The Iron ore reserves and remaining resources as on 01.04.2005 as per UNFC for North Goa and South Goa districts of Goa are as presented in Table 8.1a-b.

From the above table it is seen that the total reserves of haematite in three iron ore blocks of North Goa amounts to 250 million tonnes. Out of total 250 million tonnes more than 60 per cent reserves are in Velguem-Surla block. However the demonstrated reserves (both proved and probable together) constitute 245 million tonnes (more than 98 per cent of total geological reserves) in both Bicholim and Velguem-Surla Clusters together.

Further blockage of reserves 1.5 million tonnes of haematite was observed in Bicholim block due to the passage of high tension line and PWD Road through the lease area. Similarly in leases with common boundary, also a considerable quantity is blocked in Velguem-Surla block. These three blocks contribute more than 50 per cent of the total Goan haematitic proved Iron Ore Reserves.

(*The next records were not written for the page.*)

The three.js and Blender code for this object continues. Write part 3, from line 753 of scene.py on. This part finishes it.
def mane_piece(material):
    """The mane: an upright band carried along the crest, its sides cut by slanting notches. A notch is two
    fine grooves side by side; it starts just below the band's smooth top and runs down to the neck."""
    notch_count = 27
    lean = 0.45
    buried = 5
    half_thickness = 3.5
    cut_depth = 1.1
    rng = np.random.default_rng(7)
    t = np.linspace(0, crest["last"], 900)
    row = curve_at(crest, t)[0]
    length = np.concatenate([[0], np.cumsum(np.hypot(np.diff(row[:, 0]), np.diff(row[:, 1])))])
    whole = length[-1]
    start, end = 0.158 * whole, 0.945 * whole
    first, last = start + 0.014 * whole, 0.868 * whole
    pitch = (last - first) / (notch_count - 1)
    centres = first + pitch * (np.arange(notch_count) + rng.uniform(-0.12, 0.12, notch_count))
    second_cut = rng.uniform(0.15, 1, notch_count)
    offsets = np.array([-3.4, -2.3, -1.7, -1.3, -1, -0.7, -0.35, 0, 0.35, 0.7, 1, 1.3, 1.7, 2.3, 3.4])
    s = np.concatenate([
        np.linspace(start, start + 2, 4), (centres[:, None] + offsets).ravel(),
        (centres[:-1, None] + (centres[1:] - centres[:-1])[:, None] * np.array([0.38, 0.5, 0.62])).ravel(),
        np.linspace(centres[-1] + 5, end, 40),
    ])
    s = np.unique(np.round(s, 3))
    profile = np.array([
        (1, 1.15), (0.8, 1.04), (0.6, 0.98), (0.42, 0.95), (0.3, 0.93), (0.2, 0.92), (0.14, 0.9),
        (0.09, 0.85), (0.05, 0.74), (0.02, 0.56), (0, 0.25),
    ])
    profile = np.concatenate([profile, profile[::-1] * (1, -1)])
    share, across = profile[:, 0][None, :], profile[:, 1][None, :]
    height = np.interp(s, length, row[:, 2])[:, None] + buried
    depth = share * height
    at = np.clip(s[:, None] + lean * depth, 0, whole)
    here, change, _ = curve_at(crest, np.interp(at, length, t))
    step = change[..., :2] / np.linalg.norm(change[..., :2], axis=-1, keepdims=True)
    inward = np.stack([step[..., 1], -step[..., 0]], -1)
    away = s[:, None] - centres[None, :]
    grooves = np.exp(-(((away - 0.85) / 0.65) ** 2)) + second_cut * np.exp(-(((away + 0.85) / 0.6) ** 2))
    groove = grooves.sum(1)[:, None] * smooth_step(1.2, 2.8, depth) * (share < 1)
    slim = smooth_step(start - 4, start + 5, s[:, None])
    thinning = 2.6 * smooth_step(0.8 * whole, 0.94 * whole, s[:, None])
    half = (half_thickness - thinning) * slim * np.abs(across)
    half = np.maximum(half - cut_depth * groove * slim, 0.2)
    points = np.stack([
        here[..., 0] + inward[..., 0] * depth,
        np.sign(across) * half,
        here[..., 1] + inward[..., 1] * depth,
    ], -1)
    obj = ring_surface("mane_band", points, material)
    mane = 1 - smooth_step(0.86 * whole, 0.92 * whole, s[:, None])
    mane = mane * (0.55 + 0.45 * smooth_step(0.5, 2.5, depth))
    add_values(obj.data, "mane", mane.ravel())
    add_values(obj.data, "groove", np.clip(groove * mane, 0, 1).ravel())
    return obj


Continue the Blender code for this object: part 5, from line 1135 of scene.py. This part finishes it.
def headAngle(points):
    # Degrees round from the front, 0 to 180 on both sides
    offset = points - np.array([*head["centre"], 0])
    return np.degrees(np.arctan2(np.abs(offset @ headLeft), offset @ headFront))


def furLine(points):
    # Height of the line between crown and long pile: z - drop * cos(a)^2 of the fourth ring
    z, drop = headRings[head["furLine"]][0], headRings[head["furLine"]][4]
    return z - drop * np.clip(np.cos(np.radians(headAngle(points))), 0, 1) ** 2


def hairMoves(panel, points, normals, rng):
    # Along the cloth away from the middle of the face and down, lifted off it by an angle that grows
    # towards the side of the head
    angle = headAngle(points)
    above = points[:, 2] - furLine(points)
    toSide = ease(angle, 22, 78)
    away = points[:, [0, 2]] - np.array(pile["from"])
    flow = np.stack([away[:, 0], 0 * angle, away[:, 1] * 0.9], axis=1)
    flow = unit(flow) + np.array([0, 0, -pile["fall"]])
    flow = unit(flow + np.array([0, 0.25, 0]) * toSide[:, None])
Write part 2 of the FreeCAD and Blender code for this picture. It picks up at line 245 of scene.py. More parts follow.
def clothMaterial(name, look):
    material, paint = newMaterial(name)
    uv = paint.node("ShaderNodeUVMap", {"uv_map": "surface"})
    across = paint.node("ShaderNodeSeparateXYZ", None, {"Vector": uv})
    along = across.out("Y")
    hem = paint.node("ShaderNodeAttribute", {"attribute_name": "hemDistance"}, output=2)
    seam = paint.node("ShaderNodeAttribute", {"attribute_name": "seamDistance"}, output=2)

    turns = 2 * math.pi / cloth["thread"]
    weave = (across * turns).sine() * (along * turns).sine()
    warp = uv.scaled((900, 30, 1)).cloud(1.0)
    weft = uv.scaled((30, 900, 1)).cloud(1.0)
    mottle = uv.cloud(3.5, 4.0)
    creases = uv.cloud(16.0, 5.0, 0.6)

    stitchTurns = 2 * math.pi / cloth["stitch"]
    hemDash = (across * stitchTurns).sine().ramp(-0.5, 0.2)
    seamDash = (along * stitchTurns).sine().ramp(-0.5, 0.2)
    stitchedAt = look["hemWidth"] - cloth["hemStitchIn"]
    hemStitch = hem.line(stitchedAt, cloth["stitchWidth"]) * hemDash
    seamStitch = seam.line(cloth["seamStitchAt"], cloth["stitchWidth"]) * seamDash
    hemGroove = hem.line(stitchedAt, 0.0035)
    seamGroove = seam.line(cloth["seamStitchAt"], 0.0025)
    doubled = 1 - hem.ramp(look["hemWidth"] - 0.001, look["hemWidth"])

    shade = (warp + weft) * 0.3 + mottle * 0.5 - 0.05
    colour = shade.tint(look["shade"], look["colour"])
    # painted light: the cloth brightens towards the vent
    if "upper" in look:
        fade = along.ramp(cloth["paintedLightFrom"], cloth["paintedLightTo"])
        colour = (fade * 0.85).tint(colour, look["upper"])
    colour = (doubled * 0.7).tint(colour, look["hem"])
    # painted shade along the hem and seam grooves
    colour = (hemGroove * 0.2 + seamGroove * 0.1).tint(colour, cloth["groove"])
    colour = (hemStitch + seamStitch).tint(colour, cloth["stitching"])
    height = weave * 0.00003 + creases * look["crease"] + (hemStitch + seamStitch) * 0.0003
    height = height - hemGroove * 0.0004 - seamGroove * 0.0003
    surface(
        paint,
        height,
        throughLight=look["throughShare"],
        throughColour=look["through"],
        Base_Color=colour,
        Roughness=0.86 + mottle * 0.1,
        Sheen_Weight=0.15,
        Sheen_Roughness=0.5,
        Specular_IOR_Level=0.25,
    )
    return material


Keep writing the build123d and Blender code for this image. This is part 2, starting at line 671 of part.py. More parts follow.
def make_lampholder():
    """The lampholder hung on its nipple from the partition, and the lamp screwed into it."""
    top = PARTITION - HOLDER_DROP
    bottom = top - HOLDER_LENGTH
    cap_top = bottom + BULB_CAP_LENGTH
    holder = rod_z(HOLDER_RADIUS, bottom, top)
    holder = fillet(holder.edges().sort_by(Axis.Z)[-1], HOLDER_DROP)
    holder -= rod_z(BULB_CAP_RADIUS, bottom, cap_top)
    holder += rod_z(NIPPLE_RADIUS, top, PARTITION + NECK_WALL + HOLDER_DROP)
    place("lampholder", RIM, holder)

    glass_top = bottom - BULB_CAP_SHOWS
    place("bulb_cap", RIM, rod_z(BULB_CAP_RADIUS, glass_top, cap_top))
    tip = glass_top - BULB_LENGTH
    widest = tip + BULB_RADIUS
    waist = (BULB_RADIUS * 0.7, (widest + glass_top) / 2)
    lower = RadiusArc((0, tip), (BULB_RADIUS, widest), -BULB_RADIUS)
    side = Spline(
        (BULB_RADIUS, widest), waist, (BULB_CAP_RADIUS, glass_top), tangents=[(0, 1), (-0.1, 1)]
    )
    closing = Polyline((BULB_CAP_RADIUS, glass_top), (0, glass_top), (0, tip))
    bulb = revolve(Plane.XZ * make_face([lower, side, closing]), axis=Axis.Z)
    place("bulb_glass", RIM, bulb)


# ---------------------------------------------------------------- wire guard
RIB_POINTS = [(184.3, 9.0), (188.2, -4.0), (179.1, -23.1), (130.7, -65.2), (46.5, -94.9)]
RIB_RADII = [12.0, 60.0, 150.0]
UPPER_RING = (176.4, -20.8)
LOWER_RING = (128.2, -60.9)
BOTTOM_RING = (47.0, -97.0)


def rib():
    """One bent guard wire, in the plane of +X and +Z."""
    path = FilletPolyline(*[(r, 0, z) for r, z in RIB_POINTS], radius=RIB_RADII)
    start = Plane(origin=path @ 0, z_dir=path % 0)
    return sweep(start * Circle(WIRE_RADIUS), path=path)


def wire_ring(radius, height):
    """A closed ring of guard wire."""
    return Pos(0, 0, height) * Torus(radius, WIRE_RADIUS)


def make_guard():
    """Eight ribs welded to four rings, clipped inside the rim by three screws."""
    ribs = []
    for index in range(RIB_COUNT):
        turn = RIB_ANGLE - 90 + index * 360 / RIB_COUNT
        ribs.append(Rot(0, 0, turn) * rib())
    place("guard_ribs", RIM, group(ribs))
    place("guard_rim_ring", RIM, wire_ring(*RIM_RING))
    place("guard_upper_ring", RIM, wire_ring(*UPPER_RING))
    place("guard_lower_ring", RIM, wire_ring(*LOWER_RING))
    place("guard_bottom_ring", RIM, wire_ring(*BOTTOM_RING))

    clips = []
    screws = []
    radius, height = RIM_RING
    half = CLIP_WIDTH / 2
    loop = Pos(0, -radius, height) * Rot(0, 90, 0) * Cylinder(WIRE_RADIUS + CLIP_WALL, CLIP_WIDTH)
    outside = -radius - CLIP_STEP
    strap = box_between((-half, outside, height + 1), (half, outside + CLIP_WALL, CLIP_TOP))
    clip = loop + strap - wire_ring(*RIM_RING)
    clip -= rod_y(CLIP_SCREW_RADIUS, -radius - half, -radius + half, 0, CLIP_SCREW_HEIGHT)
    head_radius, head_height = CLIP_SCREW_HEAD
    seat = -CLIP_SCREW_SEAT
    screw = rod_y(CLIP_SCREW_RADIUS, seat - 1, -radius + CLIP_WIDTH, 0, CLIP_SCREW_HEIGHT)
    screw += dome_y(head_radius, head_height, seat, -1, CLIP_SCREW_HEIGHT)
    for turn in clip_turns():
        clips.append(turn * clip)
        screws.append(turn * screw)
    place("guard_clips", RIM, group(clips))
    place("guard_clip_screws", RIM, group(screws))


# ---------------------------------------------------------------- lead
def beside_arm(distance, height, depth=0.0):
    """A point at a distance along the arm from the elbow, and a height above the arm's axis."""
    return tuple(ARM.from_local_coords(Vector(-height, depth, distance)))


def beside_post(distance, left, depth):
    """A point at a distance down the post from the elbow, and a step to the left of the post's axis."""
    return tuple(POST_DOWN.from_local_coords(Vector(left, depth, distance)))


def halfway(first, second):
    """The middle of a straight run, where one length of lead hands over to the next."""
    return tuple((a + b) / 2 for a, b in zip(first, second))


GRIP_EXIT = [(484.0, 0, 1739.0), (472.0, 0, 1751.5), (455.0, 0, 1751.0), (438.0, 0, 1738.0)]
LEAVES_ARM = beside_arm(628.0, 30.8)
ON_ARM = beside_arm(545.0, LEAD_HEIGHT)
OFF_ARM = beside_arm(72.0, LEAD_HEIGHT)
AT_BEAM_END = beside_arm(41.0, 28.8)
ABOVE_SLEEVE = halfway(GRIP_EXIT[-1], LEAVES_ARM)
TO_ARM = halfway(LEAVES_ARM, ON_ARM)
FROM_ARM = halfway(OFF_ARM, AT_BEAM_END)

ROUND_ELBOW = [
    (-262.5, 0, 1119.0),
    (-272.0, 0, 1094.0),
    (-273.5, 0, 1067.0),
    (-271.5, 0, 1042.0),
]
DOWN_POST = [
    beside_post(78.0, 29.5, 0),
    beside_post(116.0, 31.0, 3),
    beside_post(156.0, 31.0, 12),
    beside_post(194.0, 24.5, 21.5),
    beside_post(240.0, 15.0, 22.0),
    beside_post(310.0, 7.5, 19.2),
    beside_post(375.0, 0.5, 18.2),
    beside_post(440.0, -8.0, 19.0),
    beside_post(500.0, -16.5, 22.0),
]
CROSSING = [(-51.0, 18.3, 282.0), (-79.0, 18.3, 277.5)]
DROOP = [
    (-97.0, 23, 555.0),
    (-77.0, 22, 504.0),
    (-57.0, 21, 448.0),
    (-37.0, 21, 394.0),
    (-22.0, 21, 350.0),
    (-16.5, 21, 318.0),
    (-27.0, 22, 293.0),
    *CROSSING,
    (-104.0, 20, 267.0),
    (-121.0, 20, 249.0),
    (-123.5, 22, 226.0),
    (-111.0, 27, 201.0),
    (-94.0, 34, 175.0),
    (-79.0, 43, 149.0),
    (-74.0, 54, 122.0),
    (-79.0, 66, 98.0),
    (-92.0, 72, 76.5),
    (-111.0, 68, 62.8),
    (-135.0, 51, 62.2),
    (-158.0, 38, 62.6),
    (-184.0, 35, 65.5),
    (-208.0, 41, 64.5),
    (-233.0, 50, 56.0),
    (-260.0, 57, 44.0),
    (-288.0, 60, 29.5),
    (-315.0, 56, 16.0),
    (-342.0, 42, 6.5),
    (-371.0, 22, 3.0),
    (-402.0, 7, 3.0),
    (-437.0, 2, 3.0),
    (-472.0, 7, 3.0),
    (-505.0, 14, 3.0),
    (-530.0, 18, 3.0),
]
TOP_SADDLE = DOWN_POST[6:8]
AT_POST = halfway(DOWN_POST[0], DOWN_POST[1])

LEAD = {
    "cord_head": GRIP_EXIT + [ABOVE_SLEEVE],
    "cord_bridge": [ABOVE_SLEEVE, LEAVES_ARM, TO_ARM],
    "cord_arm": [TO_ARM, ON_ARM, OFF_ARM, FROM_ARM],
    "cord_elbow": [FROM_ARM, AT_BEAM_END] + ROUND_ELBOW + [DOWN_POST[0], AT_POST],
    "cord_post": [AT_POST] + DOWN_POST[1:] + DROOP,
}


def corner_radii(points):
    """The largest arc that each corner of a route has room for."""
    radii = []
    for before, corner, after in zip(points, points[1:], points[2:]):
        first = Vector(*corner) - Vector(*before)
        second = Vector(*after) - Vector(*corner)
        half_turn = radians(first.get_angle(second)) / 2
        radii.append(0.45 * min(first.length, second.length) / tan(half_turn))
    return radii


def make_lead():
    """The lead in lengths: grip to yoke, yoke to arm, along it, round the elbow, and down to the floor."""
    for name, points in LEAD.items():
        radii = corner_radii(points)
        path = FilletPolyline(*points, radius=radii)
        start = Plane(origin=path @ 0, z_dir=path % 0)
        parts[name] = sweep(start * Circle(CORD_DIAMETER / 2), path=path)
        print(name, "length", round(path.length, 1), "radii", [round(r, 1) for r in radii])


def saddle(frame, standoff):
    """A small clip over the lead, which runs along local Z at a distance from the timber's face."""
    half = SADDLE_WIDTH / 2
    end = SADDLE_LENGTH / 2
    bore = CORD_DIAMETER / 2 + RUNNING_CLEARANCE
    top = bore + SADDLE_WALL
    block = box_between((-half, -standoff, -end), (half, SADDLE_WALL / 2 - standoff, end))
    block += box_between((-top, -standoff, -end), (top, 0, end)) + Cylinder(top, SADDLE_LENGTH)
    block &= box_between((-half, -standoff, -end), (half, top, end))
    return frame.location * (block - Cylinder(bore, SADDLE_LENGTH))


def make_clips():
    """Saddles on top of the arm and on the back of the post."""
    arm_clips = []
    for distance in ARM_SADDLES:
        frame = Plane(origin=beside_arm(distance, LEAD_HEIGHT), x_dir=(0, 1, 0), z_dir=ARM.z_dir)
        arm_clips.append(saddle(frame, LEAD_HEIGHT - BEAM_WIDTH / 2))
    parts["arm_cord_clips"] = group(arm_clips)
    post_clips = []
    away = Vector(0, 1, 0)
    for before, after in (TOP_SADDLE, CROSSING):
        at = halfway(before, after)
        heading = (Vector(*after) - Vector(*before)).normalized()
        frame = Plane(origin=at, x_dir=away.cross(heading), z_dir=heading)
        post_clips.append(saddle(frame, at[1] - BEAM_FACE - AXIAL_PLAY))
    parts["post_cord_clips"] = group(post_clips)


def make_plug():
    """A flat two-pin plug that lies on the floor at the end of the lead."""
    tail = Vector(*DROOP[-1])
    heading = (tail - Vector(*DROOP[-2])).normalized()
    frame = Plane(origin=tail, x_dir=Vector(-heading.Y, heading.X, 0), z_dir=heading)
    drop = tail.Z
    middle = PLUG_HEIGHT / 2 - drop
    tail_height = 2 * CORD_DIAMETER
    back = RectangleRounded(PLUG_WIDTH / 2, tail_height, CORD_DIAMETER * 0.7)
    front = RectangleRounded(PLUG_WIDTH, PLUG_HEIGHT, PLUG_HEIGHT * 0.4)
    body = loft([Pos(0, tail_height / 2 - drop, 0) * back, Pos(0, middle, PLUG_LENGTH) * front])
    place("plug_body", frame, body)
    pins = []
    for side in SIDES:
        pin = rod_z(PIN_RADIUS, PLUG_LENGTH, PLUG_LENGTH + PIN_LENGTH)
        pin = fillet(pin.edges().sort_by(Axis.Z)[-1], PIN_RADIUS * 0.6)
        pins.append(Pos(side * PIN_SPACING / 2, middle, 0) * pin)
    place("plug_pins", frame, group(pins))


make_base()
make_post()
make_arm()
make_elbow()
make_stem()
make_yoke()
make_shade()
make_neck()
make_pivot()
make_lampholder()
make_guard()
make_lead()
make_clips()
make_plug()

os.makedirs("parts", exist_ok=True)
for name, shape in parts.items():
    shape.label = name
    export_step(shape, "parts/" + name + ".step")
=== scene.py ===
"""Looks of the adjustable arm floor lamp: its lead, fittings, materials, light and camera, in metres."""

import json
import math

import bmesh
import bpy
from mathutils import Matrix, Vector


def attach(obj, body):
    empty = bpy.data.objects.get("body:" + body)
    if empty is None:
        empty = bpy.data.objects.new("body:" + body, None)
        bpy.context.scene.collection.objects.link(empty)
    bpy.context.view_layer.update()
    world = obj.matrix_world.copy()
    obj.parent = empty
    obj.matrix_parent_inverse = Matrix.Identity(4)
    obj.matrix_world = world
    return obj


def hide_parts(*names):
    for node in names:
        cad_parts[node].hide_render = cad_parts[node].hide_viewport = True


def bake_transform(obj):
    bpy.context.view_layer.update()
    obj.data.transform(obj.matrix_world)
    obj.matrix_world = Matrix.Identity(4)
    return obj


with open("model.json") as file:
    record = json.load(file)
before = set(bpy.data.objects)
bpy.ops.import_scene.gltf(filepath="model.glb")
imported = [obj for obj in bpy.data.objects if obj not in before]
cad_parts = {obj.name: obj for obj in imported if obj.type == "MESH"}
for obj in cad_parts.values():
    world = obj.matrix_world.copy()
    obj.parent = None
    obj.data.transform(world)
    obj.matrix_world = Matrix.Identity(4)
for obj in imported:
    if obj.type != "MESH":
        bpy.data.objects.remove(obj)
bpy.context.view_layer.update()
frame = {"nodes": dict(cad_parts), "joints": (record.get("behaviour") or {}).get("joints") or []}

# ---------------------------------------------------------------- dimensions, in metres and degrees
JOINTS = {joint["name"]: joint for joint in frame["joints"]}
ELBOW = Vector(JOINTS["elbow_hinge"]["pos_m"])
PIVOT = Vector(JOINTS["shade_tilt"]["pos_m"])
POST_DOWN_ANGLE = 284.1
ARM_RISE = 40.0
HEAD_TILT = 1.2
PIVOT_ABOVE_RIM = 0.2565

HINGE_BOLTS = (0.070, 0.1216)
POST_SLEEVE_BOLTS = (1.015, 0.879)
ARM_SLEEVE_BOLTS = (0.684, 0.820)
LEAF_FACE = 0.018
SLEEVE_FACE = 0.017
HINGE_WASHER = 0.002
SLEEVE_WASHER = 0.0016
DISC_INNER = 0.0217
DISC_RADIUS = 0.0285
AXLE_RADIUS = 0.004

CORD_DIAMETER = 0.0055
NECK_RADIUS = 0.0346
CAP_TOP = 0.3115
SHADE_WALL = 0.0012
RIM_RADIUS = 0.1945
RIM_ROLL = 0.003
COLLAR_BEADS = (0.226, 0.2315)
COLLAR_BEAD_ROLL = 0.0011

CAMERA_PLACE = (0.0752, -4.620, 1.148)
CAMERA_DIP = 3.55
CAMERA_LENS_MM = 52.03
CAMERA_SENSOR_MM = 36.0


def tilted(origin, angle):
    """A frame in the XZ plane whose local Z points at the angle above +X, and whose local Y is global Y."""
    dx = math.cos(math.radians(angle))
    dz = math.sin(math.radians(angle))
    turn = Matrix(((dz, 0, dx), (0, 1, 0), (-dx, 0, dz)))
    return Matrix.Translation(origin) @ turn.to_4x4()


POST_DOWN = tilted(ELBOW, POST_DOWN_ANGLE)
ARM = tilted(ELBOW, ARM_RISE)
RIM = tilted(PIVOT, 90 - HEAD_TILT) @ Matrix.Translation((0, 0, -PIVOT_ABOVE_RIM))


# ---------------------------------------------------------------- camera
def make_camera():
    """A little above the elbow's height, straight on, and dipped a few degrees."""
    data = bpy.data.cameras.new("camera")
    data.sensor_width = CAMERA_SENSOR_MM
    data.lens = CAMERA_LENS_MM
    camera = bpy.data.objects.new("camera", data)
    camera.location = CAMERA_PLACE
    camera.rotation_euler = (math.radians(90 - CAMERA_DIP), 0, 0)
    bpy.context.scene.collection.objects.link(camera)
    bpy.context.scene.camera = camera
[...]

Exploration in the form of core drilling in 50m X 50m grid interval is completed in the acquired areas of all the major mines. However in some mines/leases where the ore body is intricately folded 25m. × 25m grid interval is taken up.

The un-acquired area which is about 30 per cent of the total lease area may be taken up for exploration after acquiring them. The total 5,505 bore holes with cumulative meterage of 2.73 lakh m in iron ore mines carried out in the area, reveals that the exploration has been carried out in the three blocks viz. Bicholim, Velguem-Surla and Gavanem.

The reserves of iron ore estimated in all mines of these three blocks were about 250 million tonnes of all categories out of which 180 million tonnes of ore of proved category of haematite have been estimated (Figure 8.5).

The Goan iron ore are fast depleting. As against a total proved reserves of 458 million tonnes of iron ore the state has been producing at rate of about 33 million tonnes, therefore the reserves shall not last long unless very low grade ore is marketed.